The conclusion of El Salvador’s long civil war, in 1992, was supposed to bring about equality and political freedom. Leftist insurgents laid down arms, and the government formally embraced liberal ideals. Yet today, El Salvador is ruled by an authoritarian president who came to power via unconstitutional means. What went wrong?

Anthropologist and journalist Ellen Moodie embedded with indignados—young middle-class protestors, demanding that the government live up to its liberal commitments—to better understand the course of political change since the civil war. Yet the “post-postwar” generation is only the latest demographic disappointed with liberalism in practice.

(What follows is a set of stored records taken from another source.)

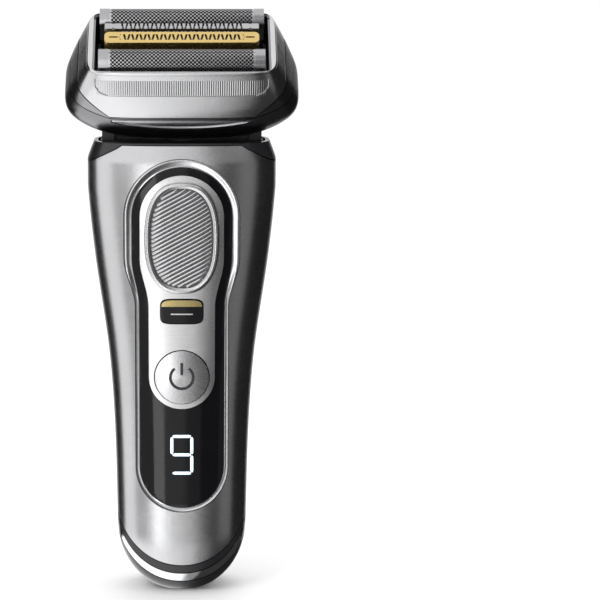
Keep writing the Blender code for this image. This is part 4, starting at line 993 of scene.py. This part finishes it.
for face in trim_body.data.polygons:
    middle = back_home @ face.center
    inside_u = abs(middle.x) < trim_half * 0.93
    depth = between(head_stations, middle.z)[1]
    if inside_u and middle.y > -depth + 0.5 and face.area > 2e-6:
        face.material_index = 1

# ------------------------------------------------------------------------------------
# Release buttons: ribbed black buttons in the sides of the base, pressed to free the
# cassette.  The deck over the motor, the motor and its drive arms lie inside.
for side, node in ((-1, "release_button_left"), (1, "release_button_right")):
    key = head_form(high=split_side)
    key_low = (release_pocket - 1, -release_half, release_low)
    key_high = (head_beyond, release_half, release_high)
    keep(key, block("key", key_low, key_high))
    cut(key, head_form(2.0, high=split_side + 2, fine=False))
    rim_u = between(head_stations, 1.0)[0] - 0.3
    for w in (-0.9, 0.3, 1.5, 2.7):
        cut(key, block("grip", (rim_u, -3.6, w), (head_beyond, 3.6, w + 0.5)))
    rounded_edges(key, 0.15)
    if side < 0:
        key.data.transform(Matrix.Scale(-1, 4, (1, 0, 0)))
        key.data.flip_normals()
    key.name = node + "_key"
    finished(key, head_place, node.replace("_button", ""), black_plastic, "soft_black", node)
dressed(black_plastic, "soft_black", "head_deck")
copper = polished("copper", (0.66, 0.32, 0.17), 0.34)
windings = copper.noise(1.0, 3, (0.3, 0.3, 7.0))
copper.bump(windings, 0.06)
dressed(copper, "copper", "motor_coil")
dressed(blade_steel, "blade_steel", "motor_core", "drive_arm_front", "drive_arm_rear")

# ------------------------------------------------------------------------------------
# Cassette frame: black moulded tub that lifts off the base, open in the middle where
# the shaving units float, grey outside, with pockets for its silver skins and a seat
# for the bright rim ring round its mouth.
opening_half = (24.6, 12.5)
skin_thick = 0.6
skin_top, skin_low, skin_side, skin_shoulder, skin_depth = 19.2, 5.4, 29.4, 13.0, 0.2
rim_foot = 19.25


def skin_region(grow=0.0):
    """Straight foot, diagonal sides and square top."""
    right = [
        (split_flat, skin_low - grow),
        (skin_side + grow, skin_shoulder - grow),
        (skin_side + grow, skin_top + grow),
    ]
    return right + [(-u, w) for u, w in reversed(right)]


def cornered(half, radius):
    """A rectangle with round corners."""
    points = []
    for number in range(4):
        for step in range(9):
            turn = pi / 2 * (number + step / 8)
            a = copysign(half[0] - radius, cos(pi / 4 + number * pi / 2)) + radius * cos(turn)
            b = copysign(half[1] - radius, sin(pi / 4 + number * pi / 2)) + radius * sin(turn)
            points.append((a, b))
    return points


tub = head_form(low=split_front - 1)
keep(tub, prism("above_split", split_region(seam, head_beyond), -head_beyond, head_beyond))
cut(tub, prism("opening", cornered(opening_half, 1.2), 0, head_beyond, "Z"))
cut(tub, head_form(head_wall, 0, deck_high + seam, fine=False))
for side in (-1, 1):
    near, far = sorted((side * (skin_depth - seam), side * head_beyond))
    pocket = prism("skin_pocket", skin_region(seam), near, far)
    cut(tub, cut(pocket, head_form(skin_thick + seam, 0, head_rim + 2)))
cut(tub, block("rim_seat", (-head_beyond, -head_beyond, rim_foot), (head_beyond, head_beyond, head_beyond)))
rounded_edges(tub, 0.2, 2)
tub.name = "cassette_tub"
tub_black = moulded(
    "tub_black", (0.02, 0.02, 0.022), 0.26, place=head_place, Coat_Weight=0.4, Coat_Roughness=0.1
)
finished(tub, head_place, "cassette", tub_black, "soft_black", "cassette_frame")
side_grey = painted_metal("side_grey", (0.3, 0.3, 0.31), 0.22, head_place)
tub.data.materials.append(side_grey.material)
to_head = head_place.inverted()
for face in tub.data.polygons:
    middle = to_head @ face.center
    if abs(middle.x) > opening_half[0] + 0.3 or abs(middle.y) > opening_half[1] + 0.3:
        face.material_index = 1

rim_ring = head_form(low=rim_foot)
cut(rim_ring, prism("rim_opening", cornered((25.1, 12.8), 1.5), 0, head_beyond, "Z"))
rounded_edges(rim_ring, 0.3, 3)
rim_ring.name = "frame_rim"
rim_paint = painted_metal("rim_paint", (0.66, 0.66, 0.67), 0.2, head_place)
finished(rim_ring, head_place, "cassette", rim_paint, "satin_silver")

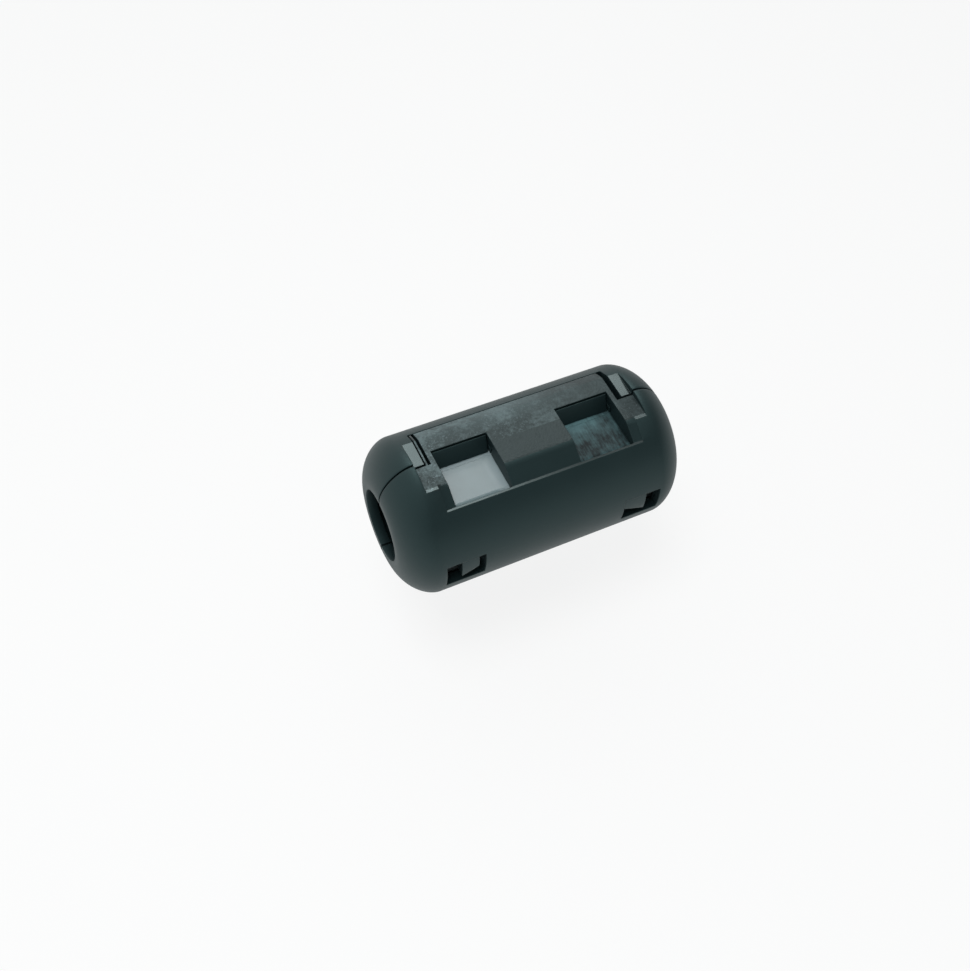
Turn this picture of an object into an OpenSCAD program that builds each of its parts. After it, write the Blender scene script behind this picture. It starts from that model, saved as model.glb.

Their revolutionary predecessors responded to a twentieth-century “racial liberalism” that saw descendants of colonists “civilizing” Indigenous people while dispossessing them of lands and mobilizing them for labor. Today, the failure to make good on the promises of postwar liberalism has inspired robust support for strongman Nayib Bukele. Moodie argues that El Salvador’s case, though inflected by local concerns, is not unique. Rather, it is another stark demonstration of how liberalism’s imaginary social contract gives rise to populist authoritarianism.

Ellen Moodie is an associate professor of anthropology and director of Global Studies at the University of Illinois at Urbana-Champaign. She is the author of El Salvador in the Aftermath of Peace and Central America in the New Millennium.